Q: Is Guinea worm disease near its end? What programs were put in place to eradicate this disease?
—John Walter, Atlanta
A: Guinea worm disease cases have declined from 3.5 million annually in 1986 to a reported 30 cases worldwide in 2017, a reduction of 99.9 percent, according to the Carter Center, which is leading the international campaign to eradicate the disease.
“Guinea worm disease is set to become the second human disease in history, after smallpox, to be eradicated. It will be the first parasitic disease to be eradicated and the first disease to be eradicated without the use of a vaccine or medicine,” according to the Carter Center’s website.
Three countries — Chad, Ethiopia and South Sudan — reported local Guinea worm disease cases in 2016, compared to 21 countries in Asia and Africa in 1986, according to the Carter Center and Centers for Disease Control and Prevention.

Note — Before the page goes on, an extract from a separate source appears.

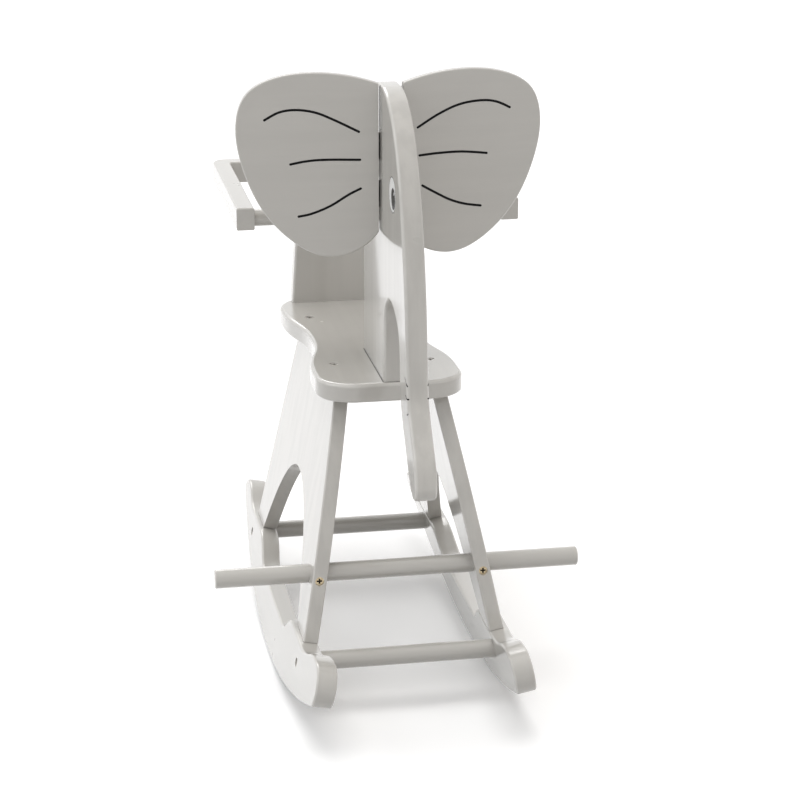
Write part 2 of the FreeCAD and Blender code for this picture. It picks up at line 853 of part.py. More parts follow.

The World Health Organization has certified 198 countries, territories and areas as free of the disease’s transmission, of as March 2016.
“Many other African countries and all of Asia are now free of GWD,” according to the CDC website.
The Guinea Worm Eradication Program, led by the Atlanta-based Carter Center, was created in 1986. The coalition includes WHO, UNICEF, the CDC and the ministries of health of endemic countries.